‘Tornado’ is a wild, genre-blending ride – a revisionist Western, martial arts film, and heist thriller rolled into one. Set in Britain in the 1790s, and filmed in Scotland, it centres on a Japanese father and daughter pursued by English highwaymen led by a ruthless Tim Roth. They’re believed to be carrying hidden wealth, and blood is spilled along the way. This is a revenge thriller worthy of Sam Peckinpah or Quentin Tarantino, complete with puppet shows, fake blood, and philosophical debates about good and evil.

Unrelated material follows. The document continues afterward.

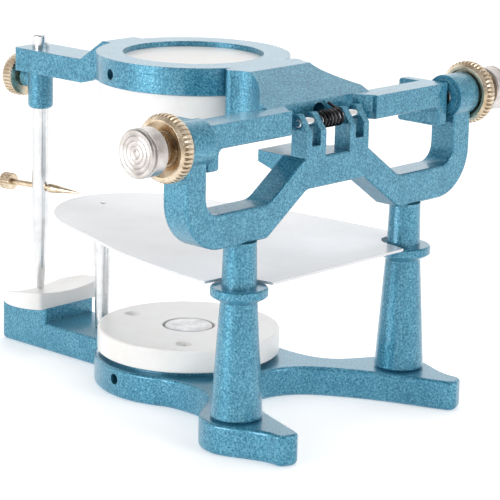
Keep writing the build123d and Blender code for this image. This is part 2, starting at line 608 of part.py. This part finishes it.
# ---- spring ---------------------------------------------------------------------------------
def retaining_spring():
    """Spring wound round the centre rod between the forks, one leg up under the web."""
    turns, pitch, radius, wire = 6, 1.55, 2.3, 0.45
    length = turns * pitch
    path = Helix(pitch, length, radius)
    section = Plane(path @ 0, z_dir=path % 0) * Circle(wire)
    coil = Pos(0, AXIS_Y, AXIS_Z) * Rot(0, -90, 0) * Pos(0, 0, -length / 2) * sweep(section, path=path)
    leg_x = -length / 2
    route = FilletPolyline((leg_x, AXIS_Y, AXIS_Z + radius), (leg_x, AXIS_Y - 1.4, AXIS_Z + radius),
                           (leg_x + 1.6, AXIS_Y - 3.3, AXIS_Z + 4.0), radius=0.8)
    leg = sweep(Plane(route @ 0, z_dir=route % 0) * Circle(wire), path=route)
    return coil + leg


# ---- nodes ----------------------------------------------------------------------------------
def nodes():
    """Every separate piece, by node name."""
    lower_plate = Pos(0, RING_Y, 0) * mounting_plate()
    disc = steel_disc()
    return {
        "base_frame": base_frame(),
        "rear_yoke": rear_yoke(),
        "post_screws": post_screws(),
        "lower_magnet_holder": lower_magnet_holder(),
        "lower_magnet": lower_magnet(),
        "lower_set_screw": set_screw(*LOWER_SCREW),
        "lower_mounting_plate": lower_plate,
        "lower_steel_disc": disc,
        "plate_support_post": plate_support_post(),
        "incisal_table": incisal_table(),
        "table_screws": table_screws(),
        "occlusal_plate": occlusal_plate(),
        "centre_rod": centre_rod(),
        "retaining_spring": retaining_spring(),
        "upper_frame": upper_frame(),
        "upper_magnet_holder": upper_magnet_holder(),
        "upper_magnet": Pos(0, 0, RING_LOW - SEAT_TOP + MAGNET_T) * lower_magnet(),
        "upper_set_screw": set_screw(*UPPER_SCREW),
        "upper_mounting_plate": flipped_to_upper(lower_plate),
        "upper_steel_disc": flipped_to_upper(disc),
        "incisal_pin": incisal_pin(),
        "incisal_pointer": incisal_pointer(),
        "pointer_knob": pointer_knob(),
        "incisal_lock_screw": incisal_lock_screw(),
        "condyle_screw_left": condyle_screw(),
        "condyle_screw_right": mirror(condyle_screw(), about=Plane.YZ),
        "lock_wheel_left": lock_wheel(WHEEL_LEFT_IN),
        "lock_wheel_right": mirror(lock_wheel(WHEEL_RIGHT_IN), about=Plane.YZ),
    }


def main():
    """Write one STEP file for each node."""
    os.makedirs("parts", exist_ok=True)
    for name, part in nodes().items():
        export_step(part, f"parts/{name}.step")


main()
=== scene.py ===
from math import cos, radians, sin

import bpy
from mathutils import Matrix, Vector


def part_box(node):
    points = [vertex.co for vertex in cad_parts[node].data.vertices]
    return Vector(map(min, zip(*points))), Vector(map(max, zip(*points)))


# Looks of a dental articulator: hammered enamel castings, white plastic, brass and plated steel.
# Metres, in the CAD frame: +Z up, front (incisal pin) towards -Y, condylar axis along X.

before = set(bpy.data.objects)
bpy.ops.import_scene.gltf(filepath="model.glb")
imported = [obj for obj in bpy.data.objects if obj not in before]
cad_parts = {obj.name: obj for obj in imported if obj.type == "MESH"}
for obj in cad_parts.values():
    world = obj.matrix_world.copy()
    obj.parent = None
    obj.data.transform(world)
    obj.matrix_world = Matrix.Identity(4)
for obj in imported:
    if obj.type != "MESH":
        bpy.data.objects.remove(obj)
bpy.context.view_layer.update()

MM = 0.001


def middle(node):
    """Middle of a CAD node's box."""
    low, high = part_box(node)
    return (low + high) / 2


AXLE = middle("centre_rod")                 # a point on the condylar axis
RING = middle("lower_steel_disc")           # the axis both mounting plates share
PIN = middle("incisal_pin")
KNOB = middle("incisal_lock_screw")

# ---- camera and light -------------------------------------------------------------------------
CAMERA_AZIMUTH = radians(132.254)           # from the front, towards +X
CAMERA_HEIGHT = radians(14.008)
CAMERA_ROLL = radians(1.358)
CAMERA_DISTANCE = 0.7073
LENS = 167.98                               # millimetres, as is the sensor's width
SENSOR_WIDTH = 36
AIM_BELOW_AXLE = 0.0463                     # where the camera looks, from the condylar axis
AIM_LEFT = 0.02252
AIM_UP = 0.0055

TENT_BRIGHTNESS = 0.77                      # the white tent round the object
BACKDROP_GLOW = 0.5                         # more light from behind the object
BACKDROP_RISE = 0.25                        # the glow's middle is a little above level
OPENING_DIM = 0.45                          # less where the camera looks in
CEILING_DIM = 0.5                           # less overhead
BACKDROP_CONE = (75, 25)                    # degrees from its middle: where it starts, where it is full
OPENING_CONE = (38, 12)
CEILING_CONE = (62, 35)
LIGHTS = (("left", 80, 10, 5.5),            # name, azimuth and height in degrees, power in watts
          ("right", 188, 26, 3.0),
          ("top", 300, 75, 3.0))
LIGHT_DISTANCE = 1.2
LIGHT_SIZE = 0.5
LIGHT_AIM = AXLE - Vector((0, 0.05, 0.04))  # in front of the condylar axis and below it
FLOOR_GLOW = 0.38                           # how much the floor shines by itself
FLOOR_REACH = 4.0                           # its radius
FLOOR_FLAT = 0.7                            # the part of that radius that is level
FLOOR_DROP = 0.4                            # how steeply the rest dips away
FLOOR_CLOUD = 0.05                          # patches of the paper's tone

# ---- sizes of surface detail ------------------------------------------------------------------
PAINT_GRAIN = 0.60 * MM                     # one bead of the hammered enamel
PAINT_FLOW = 7 * MM                         # slow change of tone over a casting
PAINT_BUMP = 0.06 * MM                      # depth of the beads
PAINT_SHADE_REACH = 3 * MM                      # how far the painted shade reaches out of a corner
EDGE_WIDTH = 0.35 * MM                      # rounding and painted highlight along an edge
PLASTIC_SMUDGE = 11 * MM
PLASTIC_DUST = 0.5 * MM
PLASTIC_RINGS = 0.35 * MM                   # pitch of the turning marks
PLASTIC_BUMP = 0.012 * MM
PLASTIC_EDGE = 0.3 * MM
# reach of the painted shade in the plastic's crevices
PLASTIC_SHADE_REACH = 1.5 * MM
SHEET_CLOUD = 18 * MM
SHEET_HAIRLINE = 0.35 * MM                  # width of a handling mark
SHEET_BUMP = 0.006 * MM
SHEET_ROUNDING = 0.2 * MM
SHEET_EDGE = 0.3 * MM                       # how far in the painted highlight along the edge reaches
METAL_CLOUD = 4 * MM
# reach of the painted shade in the grooves of metal parts
METAL_SHADE_REACH = 0.8 * MM
SHADER_SAMPLES = 6                          # rays for the edge and crevice masks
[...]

In one scene, Tornado’s father says that audiences always cheer when evil is winning; Tornado replies that good is boring. This is a film that is meta, brutal and stylized. Curiously, there’s no origin story for how the Japanese characters ended up in rural 18th-century Britain, and nor is one needed. The film embraces its chase narrative, using the culture clash to fuel tension and drama, in which a multicultural gang of drifters, including a black highwayman, adds further complexity. The visual style is intense – bamboo carts racing across the landscape, stylized puppet decapitations, and stylized blood splatter.

The question ‘what is home?’ hangs over the narrative, with Tornado, born of a Japanese father and European mother, a nomad entertaining strangers. There’s something symbolic about the highwaymen walking everywhere, like wandering ghosts or characters from their own puppet show come to life. Ultimately, this is bloody, brilliant entertainment with surprising thematic depth.